Ultimately, though, solving Ghana’s problems demands more than the tools that these politicians wield. It must go without saying that since independence, the very systemic problems that have made it difficult for us to progress are still with us, militating against our national development efforts. Our politicians haven’t ceased identifying them or boasting of solving them when put in office. Such boasts and promises have only turned out to be their adroit means for perpetrating self-acquisition, not national redemption.
The situation, thus, remains the same because when they enter office, they use the power to serve their own interests rather than solving those very systemic problems that have persistently kept our people in narrow circumstances. They know that they can remain in office for as long as they bombard the people with promises to be accepted and installed in office. Promise-making for its own sake is harmful to our national interests; but it inflicts more harm if it is turned into a catalyst for corrupting the national psyche.

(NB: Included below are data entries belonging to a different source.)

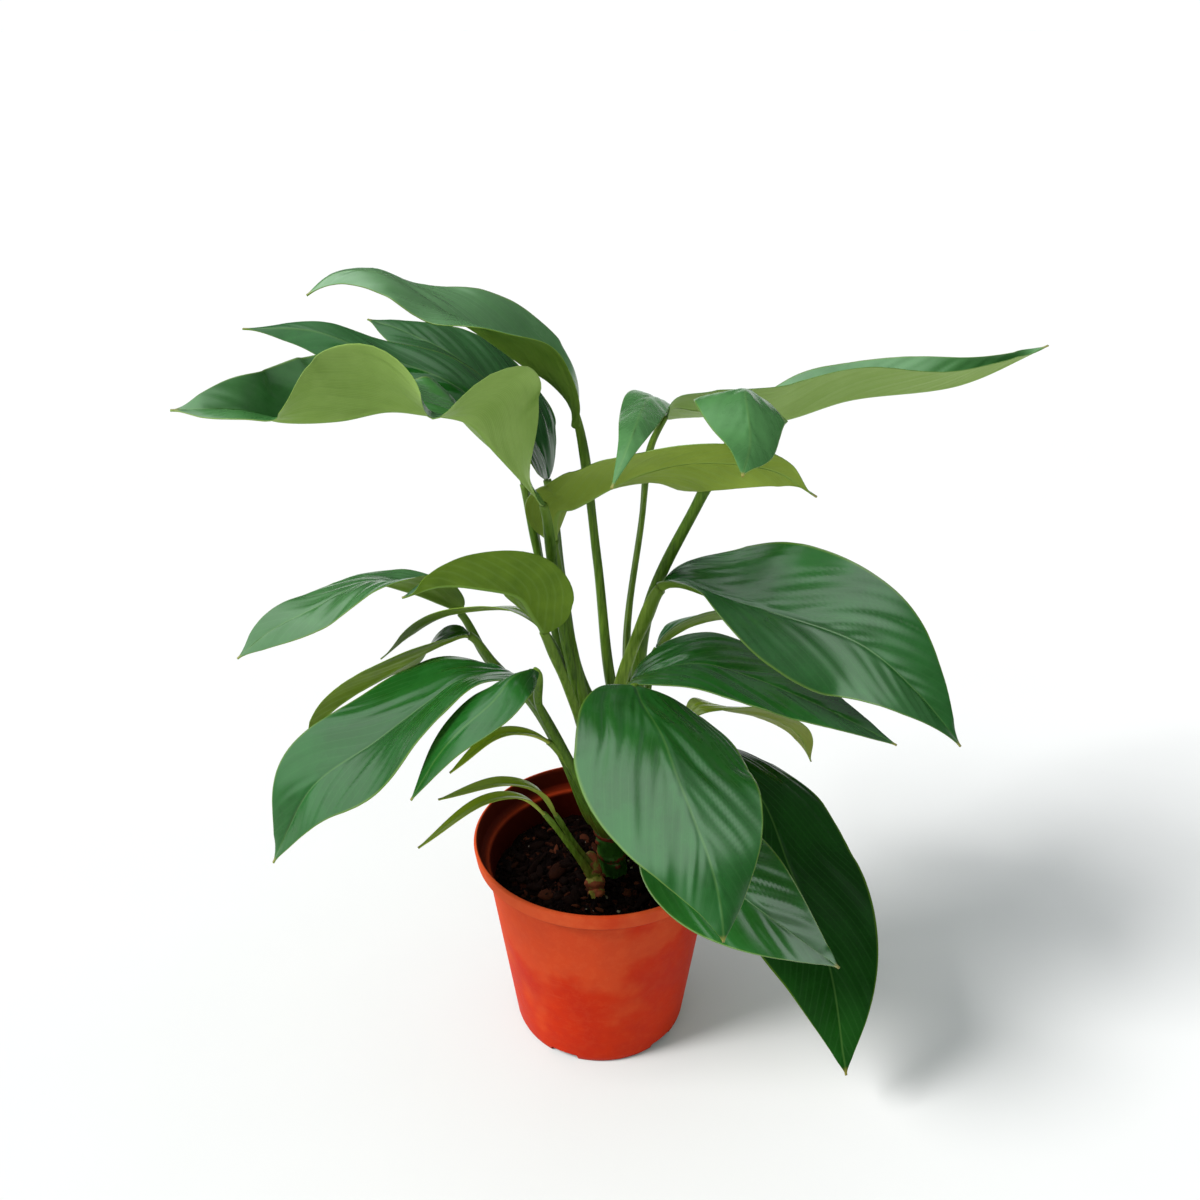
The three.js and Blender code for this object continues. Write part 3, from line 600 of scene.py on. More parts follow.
# %% Bark chips
CHIP_COUNT, CHIP_SIDES = 460, 8
CHIP_LEVELS = np.array([(0.75, -1.0), (1.0, -0.3), (0.95, 0.45), (0.7, 1.0)])
CHIP_REACH = 49.0
GOLDEN_ANGLE = 2.39996
CHIP_TILT = 0.28


def turned(points, a, b, angle):
    """Points whose coordinates a and b are turned by an angle for each chip: a cos - b sin and
    a sin + b cos."""
    c, s = np.cos(angle)[:, None, None], np.sin(angle)[:, None, None]
    out = points.copy()
    out[..., a] = points[..., a] * c - points[..., b] * s
    out[..., b] = points[..., a] * s + points[..., b] * c
    return out


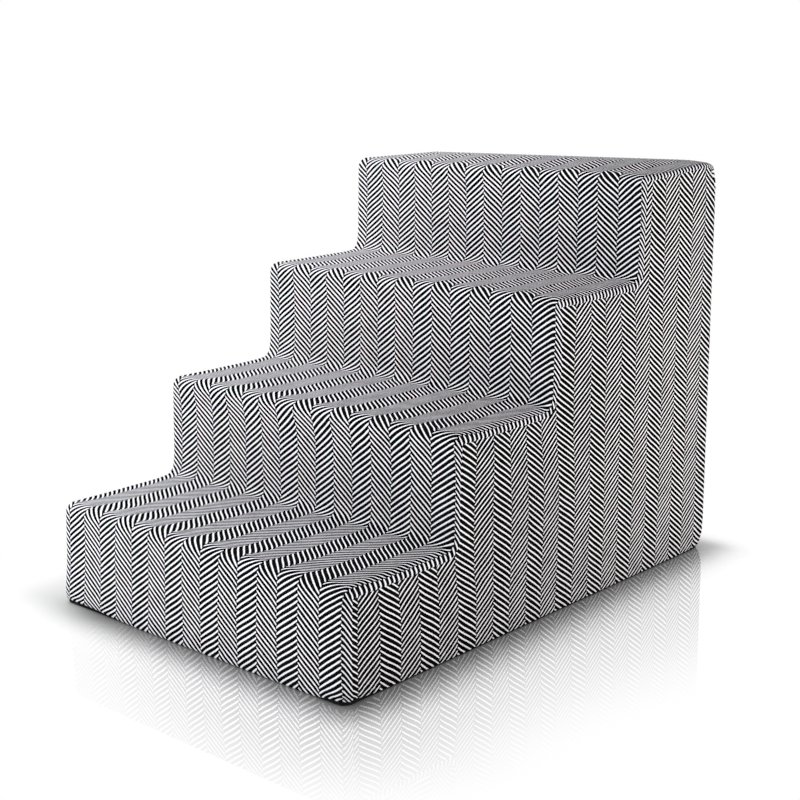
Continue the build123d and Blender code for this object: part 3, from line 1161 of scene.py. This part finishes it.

That is why the Ghanaian voters must take decisive steps to halt this spate of moral degradation. For once, we must sit up. As Election 2012 approaches, we must look for better qualities in these power seekers and be bold to reject the promise-filled ones. That’s the only way to choke them out of contention. Let’s close all avenues to these self-seekers seeing all our problems as nails and going for nothing but a hammer as the solution.